Modeling code records:
* Start *
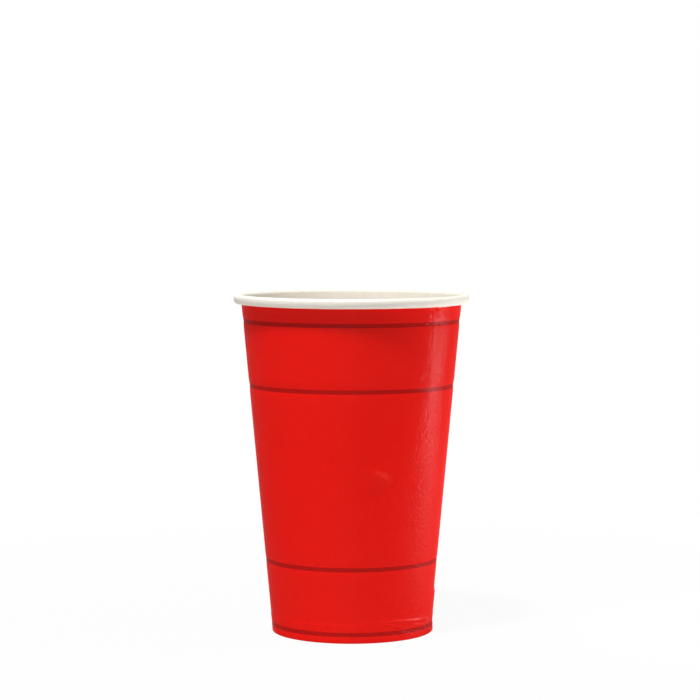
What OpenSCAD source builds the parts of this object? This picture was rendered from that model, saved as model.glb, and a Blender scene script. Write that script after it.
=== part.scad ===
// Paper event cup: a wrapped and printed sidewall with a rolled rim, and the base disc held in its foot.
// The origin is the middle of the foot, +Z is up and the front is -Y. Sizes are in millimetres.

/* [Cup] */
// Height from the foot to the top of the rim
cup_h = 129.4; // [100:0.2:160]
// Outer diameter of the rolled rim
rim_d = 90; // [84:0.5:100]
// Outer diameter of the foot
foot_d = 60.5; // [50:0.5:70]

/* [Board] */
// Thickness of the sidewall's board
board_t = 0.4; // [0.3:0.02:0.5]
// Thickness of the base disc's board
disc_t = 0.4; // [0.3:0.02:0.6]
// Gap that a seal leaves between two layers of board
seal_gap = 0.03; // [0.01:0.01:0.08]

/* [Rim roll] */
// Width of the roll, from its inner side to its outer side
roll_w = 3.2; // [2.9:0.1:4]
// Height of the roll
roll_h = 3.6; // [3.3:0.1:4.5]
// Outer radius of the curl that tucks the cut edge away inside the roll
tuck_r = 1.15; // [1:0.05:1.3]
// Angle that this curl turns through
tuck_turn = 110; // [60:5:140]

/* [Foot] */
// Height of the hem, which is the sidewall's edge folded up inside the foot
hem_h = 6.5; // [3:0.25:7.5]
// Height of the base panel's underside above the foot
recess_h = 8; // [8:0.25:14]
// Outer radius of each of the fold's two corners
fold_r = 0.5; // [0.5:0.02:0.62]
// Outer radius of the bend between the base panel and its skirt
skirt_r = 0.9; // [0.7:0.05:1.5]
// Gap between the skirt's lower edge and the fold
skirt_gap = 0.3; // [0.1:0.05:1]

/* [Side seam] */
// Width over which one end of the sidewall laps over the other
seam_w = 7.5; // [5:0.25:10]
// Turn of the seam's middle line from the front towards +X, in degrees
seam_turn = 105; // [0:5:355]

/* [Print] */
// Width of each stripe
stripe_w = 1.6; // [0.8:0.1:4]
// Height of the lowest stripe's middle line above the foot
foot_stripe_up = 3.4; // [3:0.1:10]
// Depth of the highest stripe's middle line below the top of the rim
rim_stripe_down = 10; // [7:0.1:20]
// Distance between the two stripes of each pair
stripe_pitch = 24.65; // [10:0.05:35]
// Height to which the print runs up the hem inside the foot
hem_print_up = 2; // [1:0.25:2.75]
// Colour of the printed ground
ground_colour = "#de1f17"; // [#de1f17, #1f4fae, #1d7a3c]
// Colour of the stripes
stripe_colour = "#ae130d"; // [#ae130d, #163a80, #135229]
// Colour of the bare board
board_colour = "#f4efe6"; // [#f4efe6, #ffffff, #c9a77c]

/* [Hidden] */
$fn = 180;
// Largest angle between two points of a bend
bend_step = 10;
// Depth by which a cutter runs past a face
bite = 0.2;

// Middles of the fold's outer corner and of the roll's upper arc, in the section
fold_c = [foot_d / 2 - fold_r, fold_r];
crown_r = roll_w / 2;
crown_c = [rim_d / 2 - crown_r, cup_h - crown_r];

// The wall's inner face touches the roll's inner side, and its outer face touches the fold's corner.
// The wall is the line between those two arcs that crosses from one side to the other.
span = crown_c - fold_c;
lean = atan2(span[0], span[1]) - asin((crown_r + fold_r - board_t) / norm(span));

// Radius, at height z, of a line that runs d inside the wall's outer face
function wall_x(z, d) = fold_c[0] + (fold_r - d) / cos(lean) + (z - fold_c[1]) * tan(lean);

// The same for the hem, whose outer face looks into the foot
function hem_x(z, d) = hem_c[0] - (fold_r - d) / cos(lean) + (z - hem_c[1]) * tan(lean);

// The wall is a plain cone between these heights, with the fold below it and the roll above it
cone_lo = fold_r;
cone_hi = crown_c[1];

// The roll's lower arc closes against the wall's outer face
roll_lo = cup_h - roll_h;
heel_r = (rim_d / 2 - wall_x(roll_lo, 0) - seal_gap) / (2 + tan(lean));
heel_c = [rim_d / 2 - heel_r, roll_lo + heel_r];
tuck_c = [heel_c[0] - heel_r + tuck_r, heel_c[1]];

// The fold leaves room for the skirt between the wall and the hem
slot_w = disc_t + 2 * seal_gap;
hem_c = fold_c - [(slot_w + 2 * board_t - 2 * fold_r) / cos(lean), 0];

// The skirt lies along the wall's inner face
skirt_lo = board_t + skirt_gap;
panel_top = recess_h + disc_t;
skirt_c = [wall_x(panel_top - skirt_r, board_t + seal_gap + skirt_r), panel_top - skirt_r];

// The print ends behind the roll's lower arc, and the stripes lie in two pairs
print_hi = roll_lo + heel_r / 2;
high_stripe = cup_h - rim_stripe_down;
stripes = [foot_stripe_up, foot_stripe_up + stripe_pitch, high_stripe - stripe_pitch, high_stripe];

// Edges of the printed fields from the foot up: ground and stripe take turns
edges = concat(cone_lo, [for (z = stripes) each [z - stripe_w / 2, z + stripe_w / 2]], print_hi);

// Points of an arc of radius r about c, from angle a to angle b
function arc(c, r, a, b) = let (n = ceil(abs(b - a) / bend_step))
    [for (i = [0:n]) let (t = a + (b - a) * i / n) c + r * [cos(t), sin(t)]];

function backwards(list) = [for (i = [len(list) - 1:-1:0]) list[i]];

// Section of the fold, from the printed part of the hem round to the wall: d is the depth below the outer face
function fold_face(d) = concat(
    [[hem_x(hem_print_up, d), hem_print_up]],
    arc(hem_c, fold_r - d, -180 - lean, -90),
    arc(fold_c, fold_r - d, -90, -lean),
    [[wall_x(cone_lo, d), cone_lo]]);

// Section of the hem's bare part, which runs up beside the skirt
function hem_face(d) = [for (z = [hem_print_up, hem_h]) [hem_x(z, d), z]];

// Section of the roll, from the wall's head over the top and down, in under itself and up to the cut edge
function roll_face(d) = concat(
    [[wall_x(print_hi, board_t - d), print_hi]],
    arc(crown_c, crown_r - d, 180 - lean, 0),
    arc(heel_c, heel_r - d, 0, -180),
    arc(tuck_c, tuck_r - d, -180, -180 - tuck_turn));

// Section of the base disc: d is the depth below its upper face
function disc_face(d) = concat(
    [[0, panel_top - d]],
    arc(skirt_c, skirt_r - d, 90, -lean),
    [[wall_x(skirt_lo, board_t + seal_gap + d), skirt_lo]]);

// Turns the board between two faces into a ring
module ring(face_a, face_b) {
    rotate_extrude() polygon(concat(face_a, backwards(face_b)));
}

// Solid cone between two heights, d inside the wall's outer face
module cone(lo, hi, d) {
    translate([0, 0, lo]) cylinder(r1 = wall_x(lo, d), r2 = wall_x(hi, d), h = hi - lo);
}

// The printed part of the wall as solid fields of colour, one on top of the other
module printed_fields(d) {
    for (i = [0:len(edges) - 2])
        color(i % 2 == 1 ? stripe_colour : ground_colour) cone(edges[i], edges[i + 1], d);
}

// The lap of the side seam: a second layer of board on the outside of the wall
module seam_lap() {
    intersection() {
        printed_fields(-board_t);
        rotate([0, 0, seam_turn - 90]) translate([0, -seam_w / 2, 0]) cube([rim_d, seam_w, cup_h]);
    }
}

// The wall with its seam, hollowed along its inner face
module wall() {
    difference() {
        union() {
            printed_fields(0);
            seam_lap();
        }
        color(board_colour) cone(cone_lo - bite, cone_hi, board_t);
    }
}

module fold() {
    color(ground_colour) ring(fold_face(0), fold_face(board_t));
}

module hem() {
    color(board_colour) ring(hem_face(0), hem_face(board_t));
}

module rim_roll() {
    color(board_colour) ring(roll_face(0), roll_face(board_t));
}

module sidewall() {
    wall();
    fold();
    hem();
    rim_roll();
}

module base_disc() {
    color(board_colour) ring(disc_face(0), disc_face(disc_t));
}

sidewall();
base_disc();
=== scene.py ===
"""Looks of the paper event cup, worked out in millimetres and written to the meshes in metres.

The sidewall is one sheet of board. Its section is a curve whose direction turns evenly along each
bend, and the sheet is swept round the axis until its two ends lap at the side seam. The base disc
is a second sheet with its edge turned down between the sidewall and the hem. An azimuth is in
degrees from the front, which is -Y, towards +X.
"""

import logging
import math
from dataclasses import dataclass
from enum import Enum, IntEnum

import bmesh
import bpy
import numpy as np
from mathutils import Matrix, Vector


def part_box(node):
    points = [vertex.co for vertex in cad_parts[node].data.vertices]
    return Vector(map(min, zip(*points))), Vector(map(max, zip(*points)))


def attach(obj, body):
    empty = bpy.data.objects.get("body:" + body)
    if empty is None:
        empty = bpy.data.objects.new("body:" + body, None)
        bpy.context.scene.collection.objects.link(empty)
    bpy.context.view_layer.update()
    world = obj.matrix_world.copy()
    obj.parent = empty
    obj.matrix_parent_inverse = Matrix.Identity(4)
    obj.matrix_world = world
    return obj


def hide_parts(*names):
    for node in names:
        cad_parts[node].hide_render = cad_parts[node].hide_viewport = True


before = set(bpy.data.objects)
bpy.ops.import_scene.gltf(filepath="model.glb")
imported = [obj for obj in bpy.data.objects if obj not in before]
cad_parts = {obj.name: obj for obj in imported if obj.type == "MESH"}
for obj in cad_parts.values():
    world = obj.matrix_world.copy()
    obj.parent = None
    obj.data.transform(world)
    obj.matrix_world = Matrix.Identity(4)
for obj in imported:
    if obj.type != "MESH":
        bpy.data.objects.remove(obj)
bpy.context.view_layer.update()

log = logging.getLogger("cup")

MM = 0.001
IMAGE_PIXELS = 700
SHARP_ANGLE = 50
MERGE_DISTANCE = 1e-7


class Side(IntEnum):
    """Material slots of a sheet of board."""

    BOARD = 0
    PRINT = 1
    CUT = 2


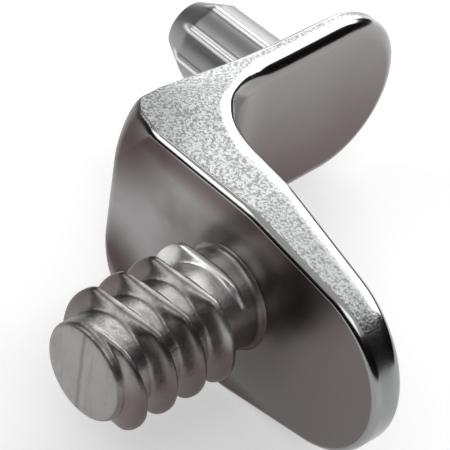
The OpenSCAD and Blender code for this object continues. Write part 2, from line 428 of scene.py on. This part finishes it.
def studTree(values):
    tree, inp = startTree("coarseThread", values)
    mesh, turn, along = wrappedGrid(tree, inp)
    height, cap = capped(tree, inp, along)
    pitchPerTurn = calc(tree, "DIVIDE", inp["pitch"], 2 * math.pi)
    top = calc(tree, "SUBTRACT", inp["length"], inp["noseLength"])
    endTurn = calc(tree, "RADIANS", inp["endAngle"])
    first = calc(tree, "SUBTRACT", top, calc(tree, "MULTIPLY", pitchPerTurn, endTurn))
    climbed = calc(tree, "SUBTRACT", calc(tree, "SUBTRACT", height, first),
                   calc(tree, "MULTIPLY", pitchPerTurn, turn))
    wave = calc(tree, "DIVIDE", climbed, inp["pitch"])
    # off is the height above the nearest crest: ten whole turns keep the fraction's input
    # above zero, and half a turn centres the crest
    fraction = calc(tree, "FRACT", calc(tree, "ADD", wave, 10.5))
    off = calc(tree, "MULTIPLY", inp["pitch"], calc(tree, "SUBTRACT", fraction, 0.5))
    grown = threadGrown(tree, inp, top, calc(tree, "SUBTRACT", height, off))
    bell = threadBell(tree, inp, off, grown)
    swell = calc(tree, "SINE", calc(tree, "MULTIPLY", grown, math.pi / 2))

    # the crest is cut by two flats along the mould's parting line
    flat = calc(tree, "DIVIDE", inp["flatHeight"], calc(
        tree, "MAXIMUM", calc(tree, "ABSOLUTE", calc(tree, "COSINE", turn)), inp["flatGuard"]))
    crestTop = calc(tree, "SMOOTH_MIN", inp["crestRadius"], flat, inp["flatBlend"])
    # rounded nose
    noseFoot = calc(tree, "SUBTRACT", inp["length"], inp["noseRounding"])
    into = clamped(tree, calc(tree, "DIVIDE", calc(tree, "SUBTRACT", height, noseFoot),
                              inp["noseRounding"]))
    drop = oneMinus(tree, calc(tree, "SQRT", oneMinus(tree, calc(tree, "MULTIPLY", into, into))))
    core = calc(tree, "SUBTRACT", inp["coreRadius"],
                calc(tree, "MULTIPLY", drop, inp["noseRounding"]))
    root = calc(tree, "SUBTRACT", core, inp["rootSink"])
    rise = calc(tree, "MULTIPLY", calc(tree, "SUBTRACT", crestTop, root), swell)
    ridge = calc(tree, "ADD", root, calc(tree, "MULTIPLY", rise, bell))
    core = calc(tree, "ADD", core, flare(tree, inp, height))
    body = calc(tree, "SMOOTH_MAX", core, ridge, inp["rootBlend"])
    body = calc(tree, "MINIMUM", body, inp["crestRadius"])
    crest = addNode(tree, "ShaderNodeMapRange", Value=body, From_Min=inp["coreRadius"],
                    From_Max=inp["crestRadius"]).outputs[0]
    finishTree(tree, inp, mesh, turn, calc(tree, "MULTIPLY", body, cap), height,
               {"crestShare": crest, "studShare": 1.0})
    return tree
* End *
Stated problem
Extract the run of lines that opens with the line containing "color(board_colour) cone(cone_lo - bite, cone_hi, board_t);" and closes with the line containing "imported = [obj"; reproduce it exactly and add nothing.

Exercise output
        color(board_colour) cone(cone_lo - bite, cone_hi, board_t);
    }
}

module fold() {
    color(ground_colour) ring(fold_face(0), fold_face(board_t));
}

module hem() {
    color(board_colour) ring(hem_face(0), hem_face(board_t));
}

module rim_roll() {
    color(board_colour) ring(roll_face(0), roll_face(board_t));
}

module sidewall() {
    wall();
    fold();
    hem();
    rim_roll();
}

module base_disc() {
    color(board_colour) ring(disc_face(0), disc_face(disc_t));
}

sidewall();
base_disc();
=== scene.py ===
"""Looks of the paper event cup, worked out in millimetres and written to the meshes in metres.

The sidewall is one sheet of board. Its section is a curve whose direction turns evenly along each
bend, and the sheet is swept round the axis until its two ends lap at the side seam. The base disc
is a second sheet with its edge turned down between the sidewall and the hem. An azimuth is in
degrees from the front, which is -Y, towards +X.
"""

import logging
import math
from dataclasses import dataclass
from enum import Enum, IntEnum

import bmesh
import bpy
import numpy as np
from mathutils import Matrix, Vector


def part_box(node):
    points = [vertex.co for vertex in cad_parts[node].data.vertices]
    return Vector(map(min, zip(*points))), Vector(map(max, zip(*points)))


def attach(obj, body):
    empty = bpy.data.objects.get("body:" + body)
    if empty is None:
        empty = bpy.data.objects.new("body:" + body, None)
        bpy.context.scene.collection.objects.link(empty)
    bpy.context.view_layer.update()
    world = obj.matrix_world.copy()
    obj.parent = empty
    obj.matrix_parent_inverse = Matrix.Identity(4)
    obj.matrix_world = world
    return obj


def hide_parts(*names):
    for node in names:
        cad_parts[node].hide_render = cad_parts[node].hide_viewport = True


before = set(bpy.data.objects)
bpy.ops.import_scene.gltf(filepath="model.glb")
imported = [obj for obj in bpy.data.objects if obj not in before]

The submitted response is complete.